GP: Tell us about your experience with LinkedIn Analytics team - what was most interesting?
SN: LinkedIn was a fascinating place to work. The data infrastructure, tools, and talent were all on the frontier. The most interesting part of that team, and something that other companies try to emulate, is that you have such a diverse group of folks. Everyone has a different expertise and view on how to approach a problem, which at the end of the day makes everyone smarter. This was the big fingerprint left by former Chief Scientist DJ Patil. I got a lot out of my experience there, and this approach is something I am actively doing with my team at Accretive Health.
GP: What convinced you to join Accretive and what are some of the more interesting problems you are working on now?
SN: The ability to have huge societal impact and solve some fundamental problems in a very screwed up industry. I chose Accretive and not a healthcare startup or some other larger company because of the rich dataset that they have and the ability to implement and scale solutions at the large set of hospitals that Accretive works with. It's not easy to find companies that are working jointly on behalf of hospitals, doctors, and patients to increase the quality of care, decrease cost, all while helping hospitals be smarter about how they bill out to insurance companies.

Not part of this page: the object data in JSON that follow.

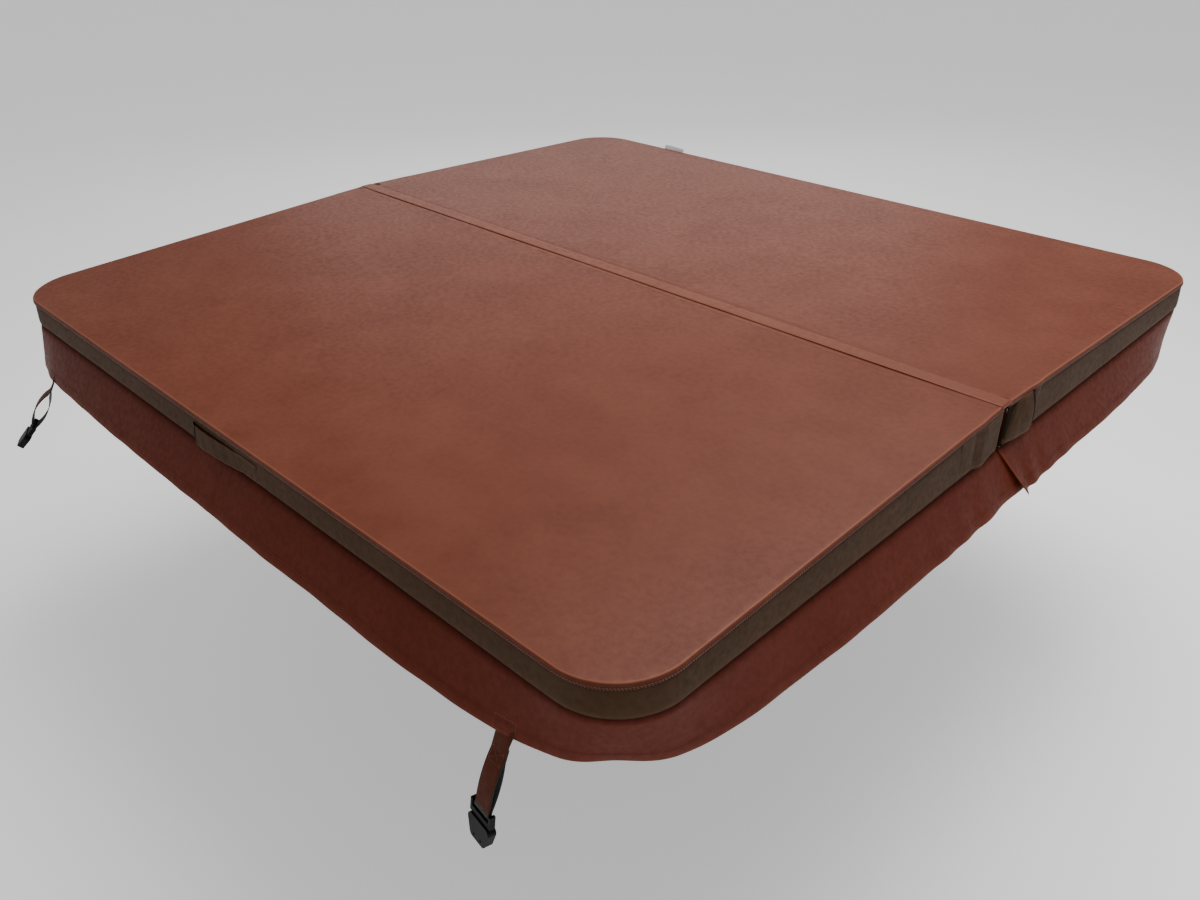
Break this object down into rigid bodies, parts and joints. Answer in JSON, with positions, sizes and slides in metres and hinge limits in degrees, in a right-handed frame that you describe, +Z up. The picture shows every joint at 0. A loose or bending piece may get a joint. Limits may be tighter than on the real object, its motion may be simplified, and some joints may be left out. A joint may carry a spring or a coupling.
{
  "type": "spa cover",
  "caption": "Square folding insulated spa cover with rounded corners, a flared skirt, a cloth fold hinge, carrying handles and lockable tie-down straps.",
  "frame": {"origin": "centre of the underside, in the plane that rests on the spa rim, under the middle of the fold", "axes": "+X along the fold to the right, +Y across the fold from the front half to the rear half, +Z up"},
  "size_m": [2.1443, 2.2862, 0.3925],
  "materials": {
    "top_vinyl": "grained chestnut marine vinyl, satin",
    "band_vinyl": "the same grained vinyl seen edge-on, grey-brown, satin",
    "skirt_vinyl": "dark chestnut marine vinyl, satin, with a turned hem",
    "strap_vinyl": "dark brown vinyl, satin",
    "liner_fabric": "woven grey liner, matt",
    "foam": "white expanded polystyrene, beaded",
    "poly_film": "thin grey polythene film, glossy",
    "galvanised_steel": "galvanised sheet",
    "webbing": "black woven polypropylene webbing",
    "zip_metal": "nickel-plated, satin",
    "brass_grommet": "plain brass, dull",
    "black_plastic": "moulded black nylon, satin",
    "label_film": "blank pale grey woven label"
  },
  "bodies": {
    "rear_half": {"rear_foam_core": "foam", "rear_vapour_wrap": "poly_film", "rear_stiffener": "galvanised_steel", "rear_top_panel": "top_vinyl", "rear_side_band": "band_vinyl", "rear_fold_face": "skirt_vinyl", "rear_bottom_liner": "liner_fabric", "rear_zipper_tape": "webbing", "rear_zipper_chain": "zip_metal", "rear_skirt": "skirt_vinyl", "rear_drain_grommets": "brass_grommet", "rear_grab_handle": "band_vinyl", "rear_fold_handle_left": "band_vinyl", "rear_fold_handle_right": "band_vinyl", "rear_left_anchor": "skirt_vinyl", "rear_right_anchor": "skirt_vinyl", "hinge_strip": "top_vinyl", "hinge_reinforcement": "webbing", "steam_seal": "liner_fabric", "care_label": "label_film"},
    "front_half": {"front_foam_core": "foam", "front_vapour_wrap": "poly_film", "front_stiffener": "galvanised_steel", "front_top_panel": "top_vinyl", "front_side_band": "band_vinyl", "front_fold_face": "skirt_vinyl", "front_bottom_liner": "liner_fabric", "front_zipper_tape": "webbing", "front_zipper_chain": "zip_metal", "front_skirt": "skirt_vinyl", "front_drain_grommets": "brass_grommet", "front_grab_handle": "band_vinyl", "front_fold_handle_left": "band_vinyl", "front_fold_handle_right": "band_vinyl", "front_left_anchor": "skirt_vinyl", "front_right_anchor": "skirt_vinyl"},
    "rear_zip_slider_body": {"rear_zip_slider": "zip_metal"},
    "rear_zip_pull_body": {"rear_zip_pull": "zip_metal"},
    "front_zip_slider_body": {"front_zip_slider": "zip_metal"},
    "front_zip_pull_body": {"front_zip_pull": "zip_metal"},
    "rear_right_strap_body": {"rear_right_strap": "webbing", "rear_right_facing": "strap_vinyl"},
    "rear_right_buckle_body": {"rear_right_buckle": "black_plastic"},
    "rear_right_socket_body": {"rear_right_socket": "black_plastic"},
    "rear_left_strap_body": {"rear_left_strap": "webbing", "rear_left_facing": "strap_vinyl"},
    "rear_left_buckle_body": {"rear_left_buckle": "black_plastic"},
    "rear_left_socket_body": {"rear_left_socket": "black_plastic"},
    "front_right_strap_body": {"front_right_strap": "webbing", "front_right_facing": "strap_vinyl"},
    "front_right_buckle_body": {"front_right_buckle": "black_plastic"},
    "front_right_socket_body": {"front_right_socket": "black_plastic"},
    "front_left_strap_body": {"front_left_strap": "webbing", "front_left_facing": "strap_vinyl"},
    "front_left_buckle_body": {"front_left_buckle": "black_plastic"},
    "front_left_socket_body": {"front_left_socket": "black_plastic"}
  },
  "joints": [
    {"name": "fold", "type": "hinge", "parent": "rear_half", "child": "front_half", "pos_m": [0, 0, 0.101], "axis": [-1, 0, 0], "range_deg": [0, 180]},
    {"name": "rear_zip_slide", "type": "slide", "parent": "rear_half", "child": "rear_zip_slider_body", "axis": [-1, 0, 0], "range_m": [0, 1.86]},
    {"name": "rear_zip_pull_swing", "type": "hinge", "parent": "rear_zip_slider_body", "child": "rear_zip_pull_body", "pos_m": [0.93, 0.027, -0.0064], "axis": [0, 1, 0], "range_deg": [-85, 85]},
    {"name": "front_zip_slide", "type": "slide", "parent": "front_half", "child": "front_zip_slider_body", "axis": [-1, 0, 0], "range_m": [0, 1.86]},
    {"name": "front_zip_pull_swing", "type": "hinge", "parent": "front_zip_slider_body", "child": "front_zip_pull_body", "pos_m": [0.93, -0.027, -0.0064], "axis": [0, 1, 0], "range_deg": [-85, 85]},
    {"name": "rear_right_strap_swing", "type": "hinge", "parent": "rear_half", "child": "rear_right_strap_body", "pos_m": [0.815, 1.04898, -0.10881], "axis": [0.9771, -0.2128, 0], "range_deg": [-60, 90]},
    {"name": "rear_right_buckle_swivel", "type": "hinge", "parent": "rear_right_strap_body", "child": "rear_right_buckle_body", "pos_m": [0.82439, 1.09209, -0.23003], "axis": [0.9771, -0.2128, 0], "range_deg": [-63, 87]},
    {"name": "rear_right_socket_release", "type": "slide", "parent": "rear_right_buckle_body", "child": "rear_right_socket_body", "axis": [0.0296, 0.136, -0.9903], "range_m": [0, 0.03]},
    {"name": "rear_left_strap_swing", "type": "hinge", "parent": "rear_half", "child": "rear_left_strap_body", "pos_m": [-0.815, 1.04898, -0.10881], "axis": [0.9771, 0.2128, 0], "range_deg": [-60, 90]},
    {"name": "rear_left_buckle_swivel", "type": "hinge", "parent": "rear_left_strap_body", "child": "rear_left_buckle_body", "pos_m": [-0.82439, 1.09209, -0.23003], "axis": [0.9771, 0.2128, 0], "range_deg": [-63, 87]},
    {"name": "rear_left_socket_release", "type": "slide", "parent": "rear_left_buckle_body", "child": "rear_left_socket_body", "axis": [-0.0296, 0.136, -0.9903], "range_m": [0, 0.03]},
    {"name": "front_right_strap_swing", "type": "hinge", "parent": "front_half", "child": "front_right_strap_body", "pos_m": [0.815, -1.04898, -0.10881], "axis": [-0.9903, 0.1392, 0], "range_deg": [-60, 90]},
    {"name": "front_right_buckle_swivel", "type": "hinge", "parent": "front_right_strap_body", "child": "front_right_buckle_body", "pos_m": [0.80886, -1.09268, -0.23003], "axis": [-0.9903, 0.1392, 0], "range_deg": [-63, 87]},
    {"name": "front_right_socket_release", "type": "slide", "parent": "front_right_buckle_body", "child": "front_right_socket_body", "axis": [-0.0194, -0.1378, -0.9903], "range_m": [0, 0.03]},
    {"name": "front_left_strap_swing", "type": "hinge", "parent": "front_half", "child": "front_left_strap_body", "pos_m": [-0.815, -1.06183, -0.10468], "axis": [-0.8829, 0.4695, 0], "range_deg": [-74, 76]},
    {"name": "front_left_buckle_swivel", "type": "hinge", "parent": "front_left_strap_body", "child": "front_left_buckle_body", "pos_m": [-0.84887, -1.12552, -0.21162], "axis": [-0.8829, 0.4695, 0], "range_deg": [-85, 65]},
    {"name": "front_left_socket_release", "type": "slide", "parent": "front_left_buckle_body", "child": "front_left_socket_body", "axis": [-0.3261, -0.6133, -0.7193], "range_m": [0, 0.03]}
  ]
}
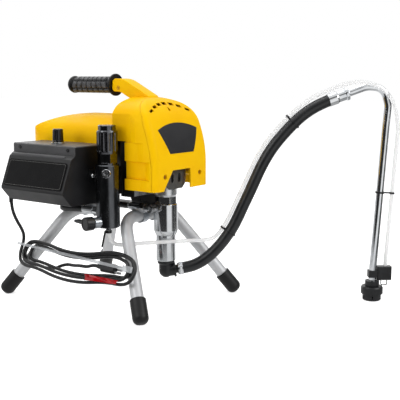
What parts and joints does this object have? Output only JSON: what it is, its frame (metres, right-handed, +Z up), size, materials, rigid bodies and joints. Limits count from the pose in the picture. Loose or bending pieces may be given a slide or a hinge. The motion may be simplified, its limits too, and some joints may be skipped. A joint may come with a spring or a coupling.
{
  "type": "airless paint sprayer",
  "caption": "Electric airless paint sprayer on a tube stand: piston pump, filter manifold, suction set with strainer, control box, carrying handle and coiled mains cord.",
  "frame": {"origin": "on the floor, under the centre of the machine's bounding box without its mains cord", "axes": "+Z up; the pump and the front cover face -Y; the control box is on the -X side; +X to the right seen from the front"},
  "size_m": [0.4967, 0.702, 0.466],
  "materials": {
    "stand_silver": "satin",
    "black_rubber": "matte",
    "black_steel": "satin",
    "zinc_steel": "satin",
    "black_casting": "satin",
    "silver_casting": "satin",
    "bright_steel": "satin",
    "satin_steel": "satin",
    "chrome": "polished",
    "black_plastic": "matte",
    "black_gloss": "gloss",
    "black_anodised": "satin",
    "clear_plastic": "translucent",
    "board_green": "satin",
    "black_pvc": "satin",
    "red_plastic": "gloss",
    "yellow_plastic": "satin",
    "grey_plastic": "matte"
  },
  "bodies": {
    "machine": {"front_leg_tube": "stand_silver", "rear_leg_tube": "stand_silver", "rubber_feet": "black_rubber", "chassis_plate": "black_steel", "rail_clamps": "zinc_steel", "gear_housing": "black_casting", "bearing_housing": "silver_casting", "motor_can": "black_steel", "motor_end_bell": "silver_casting", "shaft_bearings": "bright_steel", "pump_cylinder": "chrome", "packing_nut": "bright_steel", "foot_valve": "satin_steel", "inlet_seat": "bright_steel", "outlet_fitting": "black_steel", "suction_elbow": "black_plastic", "hose_clamp": "bright_steel", "suction_hose": "black_rubber", "hose_sleeve": "chrome", "drop_tube": "chrome", "strainer": "black_plastic", "tube_clip": "black_plastic", "return_tube": "clear_plastic", "cable_ties": "black_plastic", "manifold_body": "black_anodised", "filter_cap": "black_plastic", "filter_element": "bright_steel", "manifold_plug": "bright_steel", "prime_valve_body": "bright_steel", "spray_outlet": "bright_steel", "high_pressure_hose": "black_rubber", "hose_ferrules": "chrome", "control_box": "black_plastic", "control_panel": "black_gloss", "knob_ring": "bright_steel", "power_switch": "black_plastic", "circuit_board": "board_green", "cord_gland": "black_plastic", "power_cord": "black_pvc", "cord_hank": "black_pvc", "power_plug": "black_pvc", "cord_tag": "red_plastic", "mid_housing": "yellow_plastic", "front_cover": "yellow_plastic", "badge_plate": "black_gloss", "rear_shroud": "yellow_plastic", "cover_screws": "bright_steel", "pump_guard": "grey_plastic", "handle_arm": "yellow_plastic", "handle_grip": "black_rubber"},
    "rotor": {"motor_rotor": "bright_steel", "cooling_fan": "black_plastic"},
    "countershaft": {"intermediate_gear": "bright_steel"},
    "crank": {"output_crank": "bright_steel"},
    "piston": {"yoke": "bright_steel", "piston_rod": "chrome"},
    "ball": {"inlet_ball": "chrome"},
    "prime": {"prime_knob": "black_plastic"},
    "knob": {"pressure_knob": "black_plastic"},
    "toggle": {"switch_lever": "chrome"}
  },
  "joints": [
    {"name": "rotor_spin", "type": "hinge", "parent": "machine", "child": "rotor", "pos_m": [-0.057, 0.143, 0.316], "axis": [0, -1, 0], "range_deg": [-1080, 1080]},
    {"name": "countershaft_spin", "type": "hinge", "parent": "machine", "child": "countershaft", "pos_m": [-0.0195, 0.063, 0.316], "axis": [0, -1, 0], "range_deg": [-270, 270]},
    {"name": "crank_spin", "type": "hinge", "parent": "machine", "child": "crank", "pos_m": [-0.057, 0.043, 0.286], "axis": [0, -1, 0], "range_deg": [-90, 90]},
    {"name": "piston_slide", "type": "slide", "parent": "machine", "child": "piston", "axis": [0, 0, 1], "range_m": [-0.008, 0.008]},
    {"name": "inlet_ball_lift", "type": "slide", "parent": "machine", "child": "ball", "axis": [0, 0, 1], "range_m": [0, 0.004]},
    {"name": "prime_valve_turn", "type": "hinge", "parent": "machine", "child": "prime", "pos_m": [-0.20847, 0.08465, 0.178], "axis": [-0.9659, 0.2588, 0], "range_deg": [0, 90]},
    {"name": "pressure_knob_turn", "type": "hinge", "parent": "machine", "child": "knob", "pos_m": [-0.177, 0.198, 0.34], "axis": [0, 0, 1], "range_deg": [-135, 135]},
    {"name": "switch_toggle", "type": "hinge", "parent": "machine", "child": "toggle", "pos_m": [-0.169, 0.111, 0.266], "axis": [1, 0, 0], "range_deg": [0, 40]}
  ],
  "couplings": [
    {"joint": "countershaft_spin", "follows": "rotor_spin", "ratio": -0.25},
    {"joint": "crank_spin", "follows": "rotor_spin", "ratio": 0.083333},
    {"joint": "piston_slide", "follows": "rotor_spin", "m_per_rad": 0.00042441}
  ]
}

It's a set of very practical problems, both from a business perspective as well as something that I can tell my family I'm working on. We're working on a bunch of problems, but some of the more interesting ones are identifying the patients that doctors should be proactive in reaching out to (rather than a reactive system), and using machine learning to help hospitals be smarter about how they send out bills. They are both fascinating problems from the data science perspective, while one being more about patient care and the other being a more practical business problem. Very fun stuff for real data nerds, but I really think of it all as the "good work".
GP: What are some of your favorite analytics tools, for you and your teams?
SN: R, Python, Gephi, Excel. We have some experience with other proprietary statistical languages but for several reasons I very much prefer to use R and Python.
GP: What recent book you read and liked ?
SN: Overtreated: Why Too Much Medicine Is Making Us Sicker and Poorer, by Shannon Brownlee. You've got to read this book if you're a health care newcomer or thinking of getting into the industry, as I was. It will blow your mind at how screwed up health care is, and it will massively underscore how data and data science are at the core of the solutions.
GP: What advice you have for aspiring data scientists?
SN: Focus less on algorithms and fancy technology & more on identifying questions, and extracting/cleaning/verifying data. People often ask me how to get started, and I usually recommend that they start with a question and follow through with the end-to-end process before they think about implementing state-of-the-art technology or algorithms. Grab some data, clean it, visualize it, and run a regression or some k-means before you do anything else. That basic set of skills surprisingly is something that a lot of people are just not good at but it is crucial.
GP: Your opinion on the hype around Big Data - how much is real?
SN: Overhyped. Big data is more of a sudden realization of all of the things that we can do with the data than it is about the data themselves. Of course also it is true that there is just more data accessible for analysis and that then starts a powerful and virtuous spiral. For most companies more data is a curse as they can barely figure out what to do with what they had in 2005.